BRIEF → Write the listing out again, all of it, word for word.
-.-.-
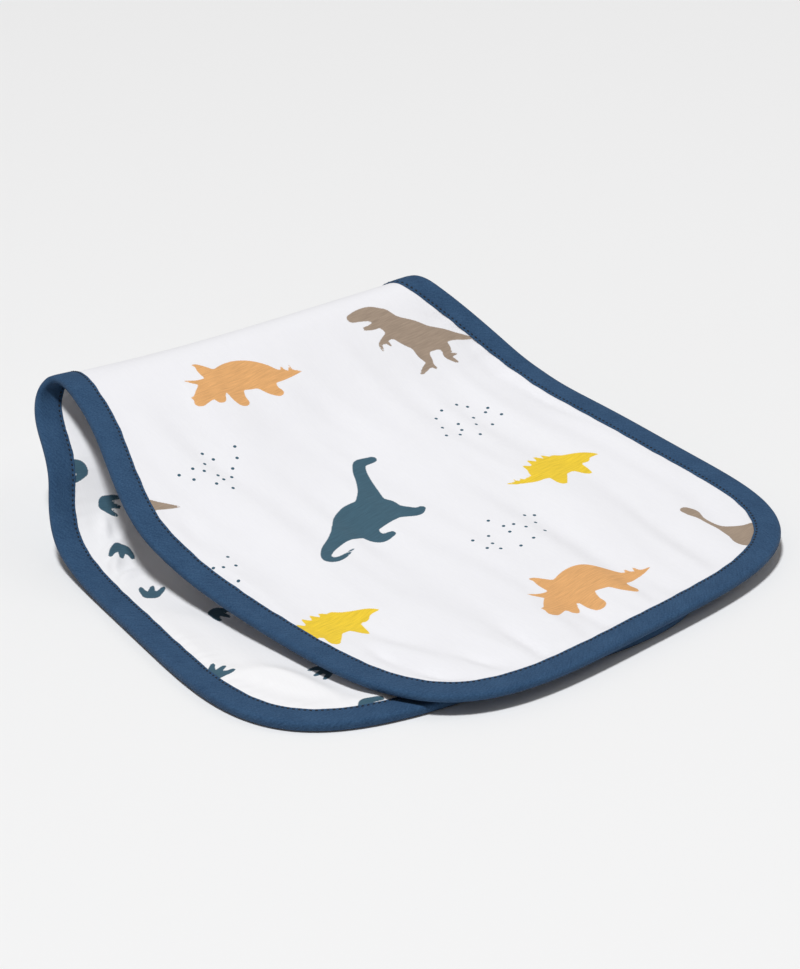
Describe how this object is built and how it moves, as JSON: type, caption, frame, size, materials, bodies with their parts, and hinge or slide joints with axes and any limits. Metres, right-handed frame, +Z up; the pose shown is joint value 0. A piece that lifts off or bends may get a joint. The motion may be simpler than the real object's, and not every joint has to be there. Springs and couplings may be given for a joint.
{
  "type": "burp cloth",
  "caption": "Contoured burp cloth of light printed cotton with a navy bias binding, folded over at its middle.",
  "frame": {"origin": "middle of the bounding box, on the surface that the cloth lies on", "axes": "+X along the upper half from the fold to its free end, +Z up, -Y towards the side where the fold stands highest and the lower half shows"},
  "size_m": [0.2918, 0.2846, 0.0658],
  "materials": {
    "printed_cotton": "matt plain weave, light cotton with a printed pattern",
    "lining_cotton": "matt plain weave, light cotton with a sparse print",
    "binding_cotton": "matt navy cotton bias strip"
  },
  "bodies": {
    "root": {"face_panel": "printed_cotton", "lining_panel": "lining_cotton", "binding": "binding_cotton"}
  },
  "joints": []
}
-.-.-
EXERCISE RESPONSE →
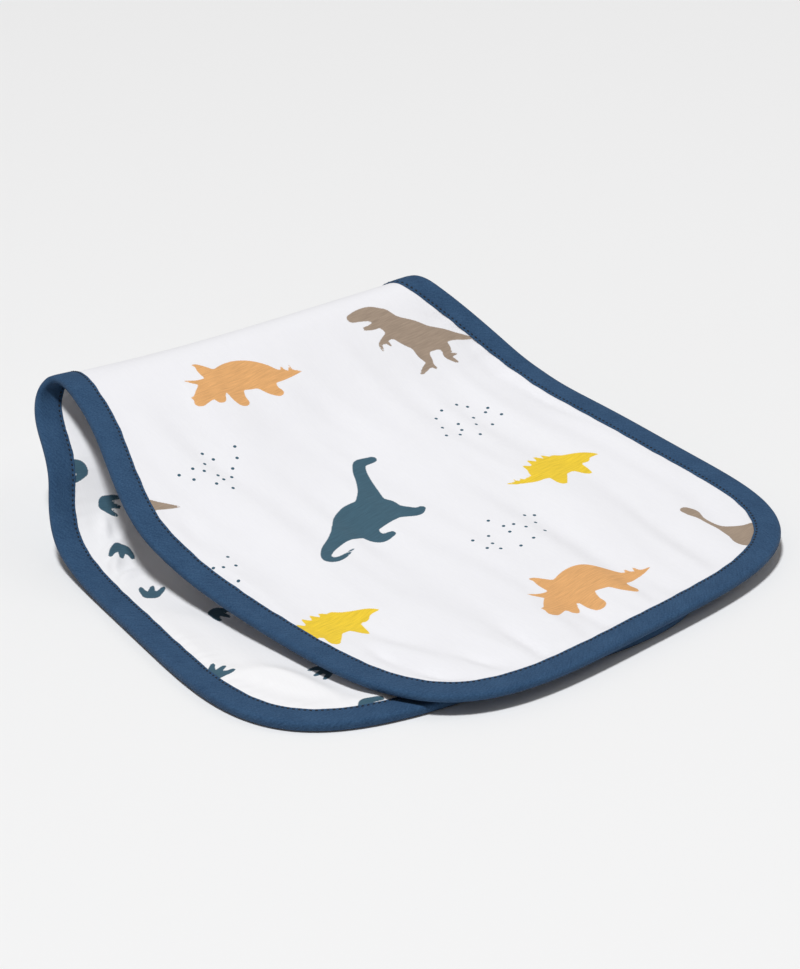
Describe how this object is built and how it moves, as JSON: type, caption, frame, size, materials, bodies with their parts, and hinge or slide joints with axes and any limits. Metres, right-handed frame, +Z up; the pose shown is joint value 0. A piece that lifts off or bends may get a joint. The motion may be simpler than the real object's, and not every joint has to be there. Springs and couplings may be given for a joint.
{
  "type": "burp cloth",
  "caption": "Contoured burp cloth of light printed cotton with a navy bias binding, folded over at its middle.",
  "frame": {"origin": "middle of the bounding box, on the surface that the cloth lies on", "axes": "+X along the upper half from the fold to its free end, +Z up, -Y towards the side where the fold stands highest and the lower half shows"},
  "size_m": [0.2918, 0.2846, 0.0658],
  "materials": {
    "printed_cotton": "matt plain weave, light cotton with a printed pattern",
    "lining_cotton": "matt plain weave, light cotton with a sparse print",
    "binding_cotton": "matt navy cotton bias strip"
  },
  "bodies": {
    "root": {"face_panel": "printed_cotton", "lining_panel": "lining_cotton", "binding": "binding_cotton"}
  },
  "joints": []
}